Held smack bang in the middle of Runway Zero-Seven on September 15, the exercise tested on- and off-base emergency responses in accordance with the aerodrome emergency plan.
The biannual exercise involved the Army’s 5th Aviation Regiment CH-47F Chinook departing for a high range training insertion with 25 crew and passengers. In the simulated crash, Army personnel acting as passengers took on the role of injured casualties.
Townsville’s emergency services took over from there with coordination from the base operations room.
Base aviation safety officer Flight Lieutenant Peter Simms said the exercise offered invaluable training for Defence Force members and civilian first responders to work side by side, to ensure they were ready for any real emergencies.

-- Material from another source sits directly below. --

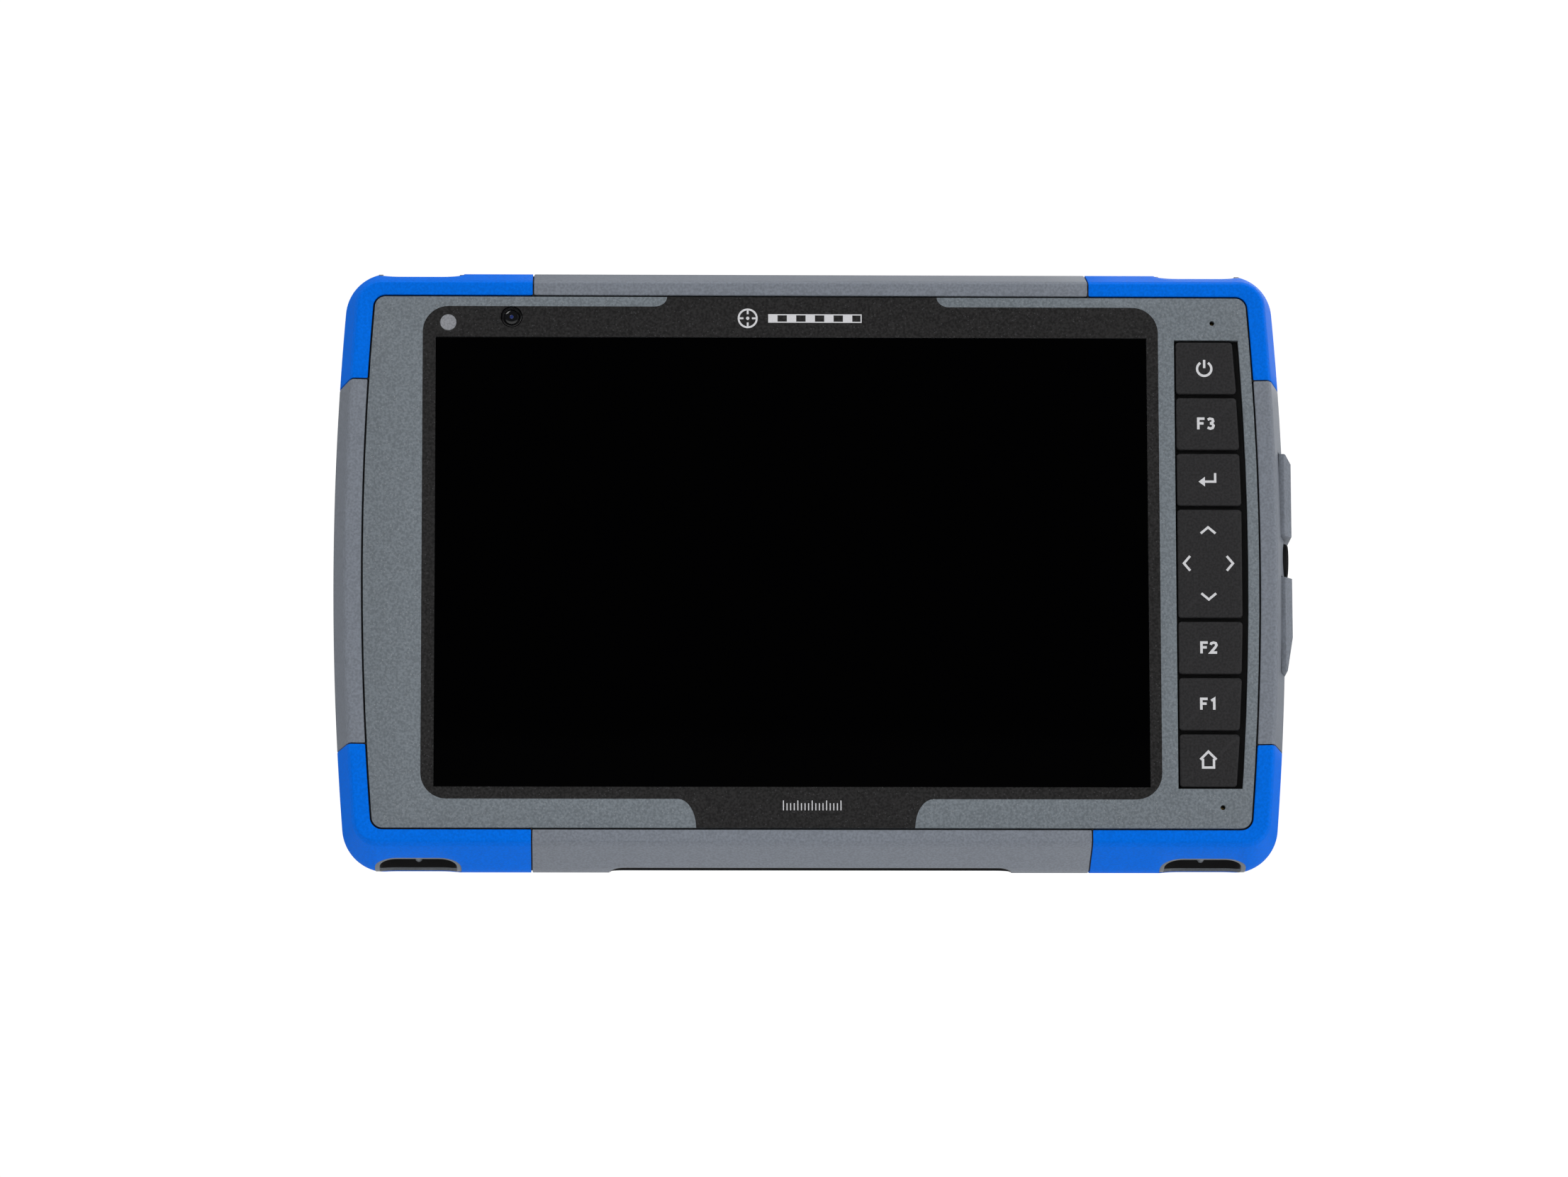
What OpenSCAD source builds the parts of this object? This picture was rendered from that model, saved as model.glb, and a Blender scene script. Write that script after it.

“Holding crash exercises accomplishes many outcomes,” Flight Lieutenant Simms said.
“It allowed us to validate our airfield emergency plan and highlights any areas within the plan that need amendments and changes.
“It also tested the response of on-base and civilian emergency services.”
Personnel from the base who were involved included 27 Squadron, 1 Expeditionary Health Squadron, other base units and Army.
The Queensland Police and Ambulance Services, plus Air Services Australia Rescue Fire Fighting Service, were among the civilian responders.
“It was a great opportunity to test how military and civilian services work together at RAAF Base Townsville,” Flight Lieutenant Simms said.
At the conclusion of the exercise, all involved parties debriefed to learn from the experience.